Here is a clue — Standard Chartered chief executive Bill Winters announced last month that his bank was cutting nearly 8,000 jobs through the deployment of AI.

This he described as “not cost-cutting. It’s replacing in some cases lower-value human capital ​with the financial capital and the investment capital we’re putting in.”

Does the public power in Britain serve the finance capital of Mr Winters or the interests of the “lower value human capital” he can do without? We know the answer and those rioting in Southampton probably intuit at some level that Winters is talking about them.

The actual function of the Robinsons, the Farages and the Lowes is to keep them in a lather about Sikh ceremonial swords instead. It is not a new trick, and it is no surprise that tech and crypto-billionaires turn out to be funding it, nor that Tony Blair is to be found endorsing it.

Despising Keir Starmer is also common ground. The premier deploys as a shield the appeals for calm and unity from Nowak’s dignified family, using their suffering as a stand-in for substantive political argument — don’t be divisive, because the family don’t want you to be.

Who can tell what Starmer would have said had the Nowaks been more vengeful and less conciliatory?

The Prime Minister has, in any case, long since lost the audience. His pious admonishments go mostly unheard. But at least the post-McSweeney penny appears to be dropping — the hard right threatens democracy and the Trump administration is not his friend.
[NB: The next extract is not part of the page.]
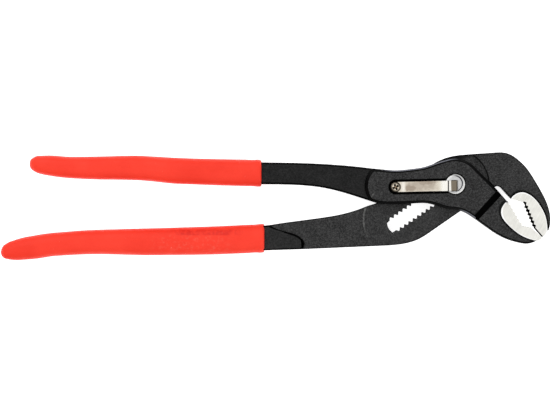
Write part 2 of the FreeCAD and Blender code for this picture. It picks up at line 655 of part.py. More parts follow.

It will fall to Starmer’s successor to turn these belated insights into a new political strategy for the Labour government, presently in a state of stasis extraordinary when one recalls its massive parliamentary majority is less than two years old.

Waiting for Andy Burnham is, on all available evidence, not much of a plan. Giving practical concrete expression to the fighting united front against austerity, racism and war and for democracy is the class answer.

It may never stop random violent crime on the streets entirely, but it will block the way to those for whom state violence is a system and a fetish and are making the running right now.